* [DIRECTIONS FOR THIS TASK] Return the material below in full and exactly.

######

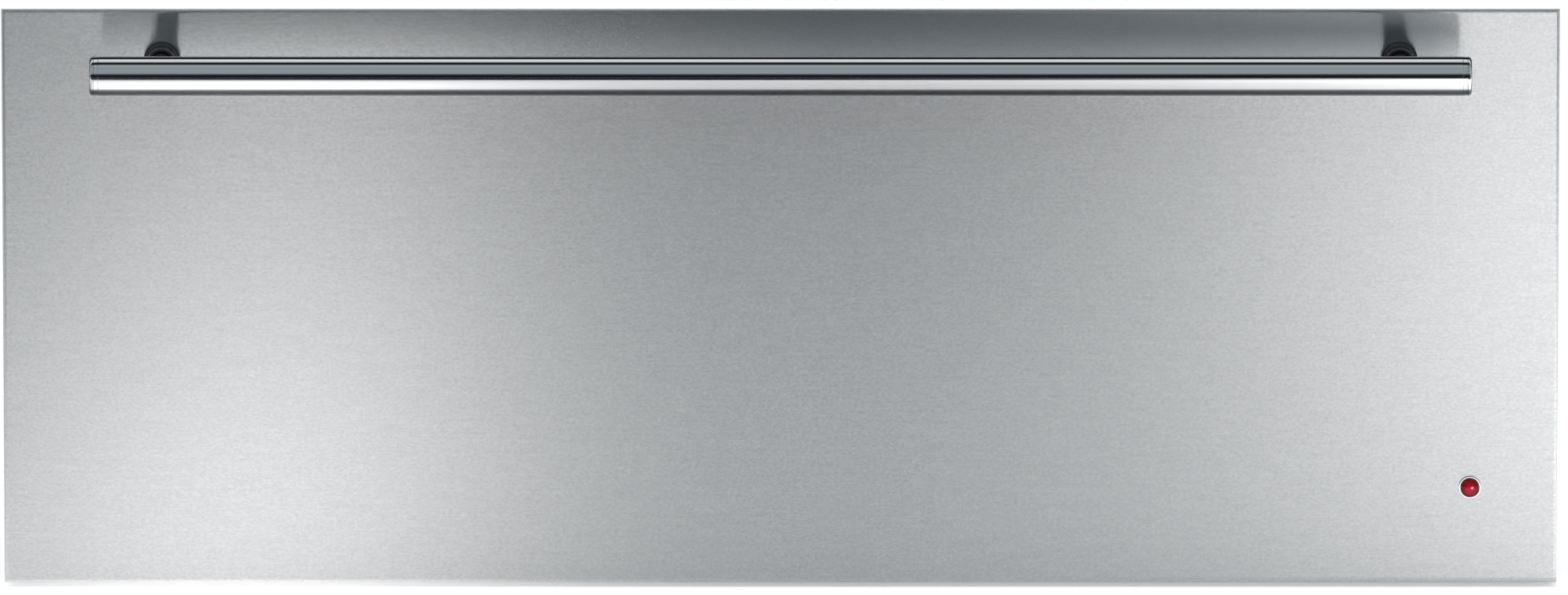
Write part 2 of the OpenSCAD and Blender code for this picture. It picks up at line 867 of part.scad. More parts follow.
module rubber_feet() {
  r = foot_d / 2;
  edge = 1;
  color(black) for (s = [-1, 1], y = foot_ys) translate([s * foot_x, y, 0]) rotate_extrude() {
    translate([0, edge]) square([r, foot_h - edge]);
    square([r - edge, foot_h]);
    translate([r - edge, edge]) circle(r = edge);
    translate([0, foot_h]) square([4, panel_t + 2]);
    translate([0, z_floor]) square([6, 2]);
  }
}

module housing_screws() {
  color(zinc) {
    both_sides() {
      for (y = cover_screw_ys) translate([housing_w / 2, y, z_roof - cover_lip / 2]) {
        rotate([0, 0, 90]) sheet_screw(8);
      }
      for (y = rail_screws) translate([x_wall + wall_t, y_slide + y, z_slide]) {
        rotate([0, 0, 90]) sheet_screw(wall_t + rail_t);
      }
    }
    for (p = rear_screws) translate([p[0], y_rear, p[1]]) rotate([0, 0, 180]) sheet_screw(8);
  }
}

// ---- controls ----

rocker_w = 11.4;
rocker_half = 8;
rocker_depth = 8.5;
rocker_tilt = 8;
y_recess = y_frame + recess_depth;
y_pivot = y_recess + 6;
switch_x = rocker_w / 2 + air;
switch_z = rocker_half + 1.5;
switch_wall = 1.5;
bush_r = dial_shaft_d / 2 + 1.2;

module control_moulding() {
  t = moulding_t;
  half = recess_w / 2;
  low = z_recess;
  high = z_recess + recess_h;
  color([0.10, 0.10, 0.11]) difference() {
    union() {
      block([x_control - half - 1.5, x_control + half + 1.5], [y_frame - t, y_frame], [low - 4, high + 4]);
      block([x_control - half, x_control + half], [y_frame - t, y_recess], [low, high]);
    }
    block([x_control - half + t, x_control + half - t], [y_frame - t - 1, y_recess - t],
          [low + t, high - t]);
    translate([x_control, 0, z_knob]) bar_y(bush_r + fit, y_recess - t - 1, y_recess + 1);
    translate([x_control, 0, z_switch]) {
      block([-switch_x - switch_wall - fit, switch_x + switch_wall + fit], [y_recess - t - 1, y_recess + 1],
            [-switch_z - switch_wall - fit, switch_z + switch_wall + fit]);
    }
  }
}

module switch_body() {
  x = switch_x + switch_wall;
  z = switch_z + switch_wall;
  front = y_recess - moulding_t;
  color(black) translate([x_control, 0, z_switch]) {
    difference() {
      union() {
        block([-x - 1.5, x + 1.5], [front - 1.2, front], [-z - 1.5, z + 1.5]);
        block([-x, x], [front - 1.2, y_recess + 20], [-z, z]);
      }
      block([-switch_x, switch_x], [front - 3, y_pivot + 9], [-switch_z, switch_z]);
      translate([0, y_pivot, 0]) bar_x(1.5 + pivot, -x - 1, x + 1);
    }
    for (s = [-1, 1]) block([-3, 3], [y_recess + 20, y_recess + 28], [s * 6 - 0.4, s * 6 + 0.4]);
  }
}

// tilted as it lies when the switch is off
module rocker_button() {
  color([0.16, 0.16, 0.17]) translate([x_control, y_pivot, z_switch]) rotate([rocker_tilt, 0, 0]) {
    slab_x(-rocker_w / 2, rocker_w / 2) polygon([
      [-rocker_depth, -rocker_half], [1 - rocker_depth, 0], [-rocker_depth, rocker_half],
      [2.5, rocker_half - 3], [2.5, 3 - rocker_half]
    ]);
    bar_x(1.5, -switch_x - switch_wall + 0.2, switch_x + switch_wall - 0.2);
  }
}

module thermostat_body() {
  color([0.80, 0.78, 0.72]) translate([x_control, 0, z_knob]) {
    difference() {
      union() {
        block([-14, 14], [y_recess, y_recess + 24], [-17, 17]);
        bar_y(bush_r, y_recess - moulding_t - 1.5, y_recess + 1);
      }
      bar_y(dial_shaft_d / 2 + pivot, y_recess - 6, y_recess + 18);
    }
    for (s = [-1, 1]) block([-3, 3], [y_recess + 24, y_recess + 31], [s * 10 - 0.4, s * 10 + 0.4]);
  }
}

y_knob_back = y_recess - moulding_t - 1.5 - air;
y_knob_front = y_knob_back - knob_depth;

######

* [EXERCISE ANSWER]
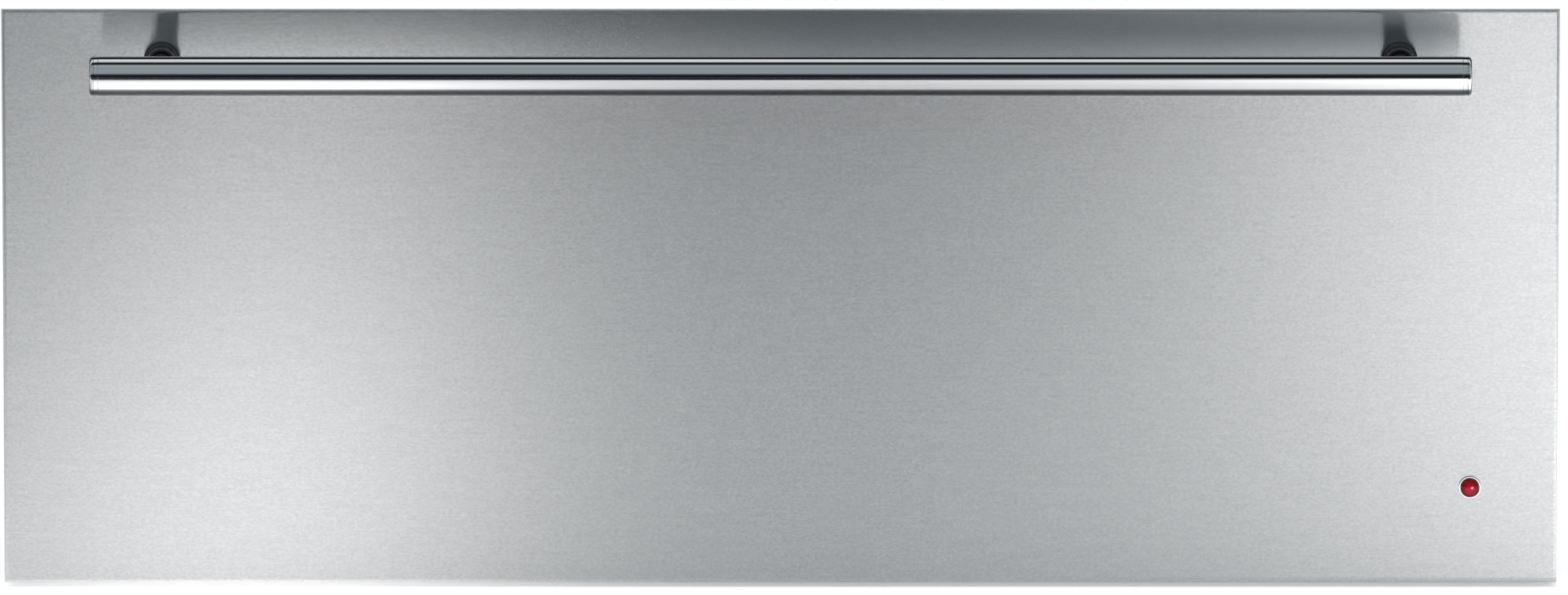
Write part 2 of the OpenSCAD and Blender code for this picture. It picks up at line 867 of part.scad. More parts follow.
module rubber_feet() {
  r = foot_d / 2;
  edge = 1;
  color(black) for (s = [-1, 1], y = foot_ys) translate([s * foot_x, y, 0]) rotate_extrude() {
    translate([0, edge]) square([r, foot_h - edge]);
    square([r - edge, foot_h]);
    translate([r - edge, edge]) circle(r = edge);
    translate([0, foot_h]) square([4, panel_t + 2]);
    translate([0, z_floor]) square([6, 2]);
  }
}

module housing_screws() {
  color(zinc) {
    both_sides() {
      for (y = cover_screw_ys) translate([housing_w / 2, y, z_roof - cover_lip / 2]) {
        rotate([0, 0, 90]) sheet_screw(8);
      }
      for (y = rail_screws) translate([x_wall + wall_t, y_slide + y, z_slide]) {
        rotate([0, 0, 90]) sheet_screw(wall_t + rail_t);
      }
    }
    for (p = rear_screws) translate([p[0], y_rear, p[1]]) rotate([0, 0, 180]) sheet_screw(8);
  }
}

// ---- controls ----

rocker_w = 11.4;
rocker_half = 8;
rocker_depth = 8.5;
rocker_tilt = 8;
y_recess = y_frame + recess_depth;
y_pivot = y_recess + 6;
switch_x = rocker_w / 2 + air;
switch_z = rocker_half + 1.5;
switch_wall = 1.5;
bush_r = dial_shaft_d / 2 + 1.2;

module control_moulding() {
  t = moulding_t;
  half = recess_w / 2;
  low = z_recess;
  high = z_recess + recess_h;
  color([0.10, 0.10, 0.11]) difference() {
    union() {
      block([x_control - half - 1.5, x_control + half + 1.5], [y_frame - t, y_frame], [low - 4, high + 4]);
      block([x_control - half, x_control + half], [y_frame - t, y_recess], [low, high]);
    }
    block([x_control - half + t, x_control + half - t], [y_frame - t - 1, y_recess - t],
          [low + t, high - t]);
    translate([x_control, 0, z_knob]) bar_y(bush_r + fit, y_recess - t - 1, y_recess + 1);
    translate([x_control, 0, z_switch]) {
      block([-switch_x - switch_wall - fit, switch_x + switch_wall + fit], [y_recess - t - 1, y_recess + 1],
            [-switch_z - switch_wall - fit, switch_z + switch_wall + fit]);
    }
  }
}

module switch_body() {
  x = switch_x + switch_wall;
  z = switch_z + switch_wall;
  front = y_recess - moulding_t;
  color(black) translate([x_control, 0, z_switch]) {
    difference() {
      union() {
        block([-x - 1.5, x + 1.5], [front - 1.2, front], [-z - 1.5, z + 1.5]);
        block([-x, x], [front - 1.2, y_recess + 20], [-z, z]);
      }
      block([-switch_x, switch_x], [front - 3, y_pivot + 9], [-switch_z, switch_z]);
      translate([0, y_pivot, 0]) bar_x(1.5 + pivot, -x - 1, x + 1);
    }
    for (s = [-1, 1]) block([-3, 3], [y_recess + 20, y_recess + 28], [s * 6 - 0.4, s * 6 + 0.4]);
  }
}

// tilted as it lies when the switch is off
module rocker_button() {
  color([0.16, 0.16, 0.17]) translate([x_control, y_pivot, z_switch]) rotate([rocker_tilt, 0, 0]) {
    slab_x(-rocker_w / 2, rocker_w / 2) polygon([
      [-rocker_depth, -rocker_half], [1 - rocker_depth, 0], [-rocker_depth, rocker_half],
      [2.5, rocker_half - 3], [2.5, 3 - rocker_half]
    ]);
    bar_x(1.5, -switch_x - switch_wall + 0.2, switch_x + switch_wall - 0.2);
  }
}

module thermostat_body() {
  color([0.80, 0.78, 0.72]) translate([x_control, 0, z_knob]) {
    difference() {
      union() {
        block([-14, 14], [y_recess, y_recess + 24], [-17, 17]);
        bar_y(bush_r, y_recess - moulding_t - 1.5, y_recess + 1);
      }
      bar_y(dial_shaft_d / 2 + pivot, y_recess - 6, y_recess + 18);
    }
    for (s = [-1, 1]) block([-3, 3], [y_recess + 24, y_recess + 31], [s * 10 - 0.4, s * 10 + 0.4]);
  }
}

y_knob_back = y_recess - moulding_t - 1.5 - air;
y_knob_front = y_knob_back - knob_depth;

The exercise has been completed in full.